Al-naz'u means to uproot. It is narrated that they entered ravines and pits and held onto one another, so the wind uprooted them and cast them down dead.

{كَأَنَّهُمْ أَعْجَازُ نَخْلٍ مُّنقَعِرٍ}

Meaning: uprooted from their planting sites, fallen upon the earth. It is said: they were likened to the trunks of palm trees, which are their bases without their branches, because the wind would pluck off their heads, leaving them as bodies and corpses without heads. This simile is rendered even more appropriate by the fact that they were possessors of large, tall bodies. "Palm" (nakhl) is a collective noun that is treated as masculine, looking at the wording—as is the case here—and is treated as feminine, looking at the meaning—as in His saying, Exalted is He: {أَعْجَازُ نَخْلٍ خَاوِيَةٍ} (hollow palm trunks). The consideration of each [gender] in both instances is for the sake of the rhyming ending (fāṣilah).

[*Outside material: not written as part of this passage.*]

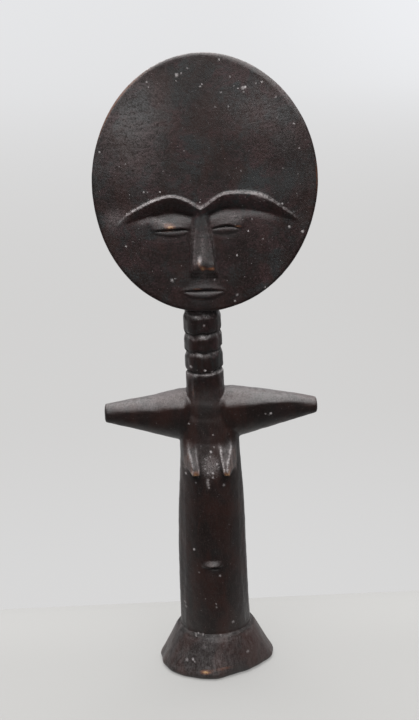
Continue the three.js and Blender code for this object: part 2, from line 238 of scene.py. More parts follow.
# Nose by place down the face: middle, half width at the face, half width of the flat front, height
NOSE = [
    (-50.4, 0.2, 7.4, 4.8, -1), (-48.9, 0.2, 7.4, 5.2, 0.4), (-47, 0.2, 7.4, 5.6, 2.6),
    (-45.2, 0.1, 7.3, 5.8, 4.4), (-43.4, 0, 7.2, 5.8, 5.4), (-41.5, -0.1, 7, 5.7, 5.4),
    (-38, -0.3, 6.8, 5.5, 4.7), (-30, -1, 6.3, 4.7, 3.2), (-24, -1.4, 5.6, 3.6, 2.4),
    (-18, -1.7, 4.8, 2.4, 1.9), (-14.5, -1.9, 3.8, 1.3, 1.5), (-12, -2.1, 2, 0.6, 0.6),
    (-10, -2.1, 0.8, 0.4, -1.5),
]


def smooth_line(points, at):
    """A smooth line through points of (place, value), read at every place in at and level past its ends."""
    places, values = np.array(points, float).T
    slopes = np.gradient(values, places)
    step = np.clip(np.searchsorted(places, at) - 1, 0, len(places) - 2)
    span = places[step + 1] - places[step]
    t = np.clip((at - places[step]) / span, 0, 1)
    near = (1 + 2 * t) * (1 - t) ** 2 * values[step] + t * (1 - t) ** 2 * span * slopes[step]
    far = t * t * (3 - 2 * t) * values[step + 1] - t * t * (1 - t) * span * slopes[step + 1]
    return near + far


def lines(table, at, *columns):
    """Smooth lines through some of a table's columns, read at those places."""
    rows = np.array(table)
    return [smooth_line(rows[:, [0, column]], at) for column in columns]


def straight(table, at, *columns):
    """Straight lines through some of a table's columns, read at those places."""
    rows = np.array(table)
    return [np.interp(at, rows[:, 0], rows[:, column]) for column in columns]


def ramp(value, start, end):
    """0 at start and before it, 1 at end and past it, and an even swing between. It may run downwards."""
    t = np.clip((value - start) / (end - start), 0, 1)
    return t * t * (3 - 2 * t)


def bell(value, middle, reach, steep=2):
    """1 at the middle, fading away over the reach on either side."""
    return np.exp(-(((value - middle) / reach) ** steep))


def marks(join, table, *axes):
    """Soft marks joined up. A row is a strength, then a middle and a reach along each of the axes."""
    total = np.zeros(len(axes[0]))
    for strength, *spans in table:
        for axis, middle, reach in zip(axes, spans[::2], spans[1::2]):
            strength = strength * bell(axis, middle, reach)
        total = join(total, strength)
    return total


def soft_union(a, b, reach):
    """The greater of two heights, with the corner between them filled over reach."""
    near = np.clip(reach - np.abs(a - b), 0, None) / reach
    return np.maximum(a, b) + near * near * reach / 4


def waves(points, size, seed):
    """Slow unevenness between about -1 and 1, with swells of that size in millimetres."""
    chance = np.random.default_rng(seed)
    total = np.zeros(len(points))
    for _ in range(9):
        way = chance.normal(size=3)
        way *= 2 * math.pi / size * chance.uniform(0.6, 1.5) / np.linalg.norm(way)
        total += np.sin(points @ way + chance.uniform(0, 2 * math.pi))
    return total / 3.2


def oval_share(u, v, sizes):
    """How far out a place on the face lies: 0 in the plate's middle and 1 at the oval's edge."""
    across, up = u + FACE_MARK[0], v + FACE_MARK[1]
    return np.hypot(across / (sizes.head_half_width / MM), up / (sizes.head_half_height / MM))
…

The simile clause is a circumstantial qualifier (ḥāl) for "the people," and it is an anticipatory circumstantial qualifier (ḥāl muqaddarah). Al-Tabari said: There is an omission in the speech, and the estimation is "so it left them as if they were..." etc. Thus, the kāf (the particle of comparison), according to what is in al-Baḥr, is in the accusative position due to the omitted verb, though that is not [the strongest view]. Abu Nahik read it as a’juz (أعجز), on the pattern of af’ul, similar to ḍab’ and aḍbu’.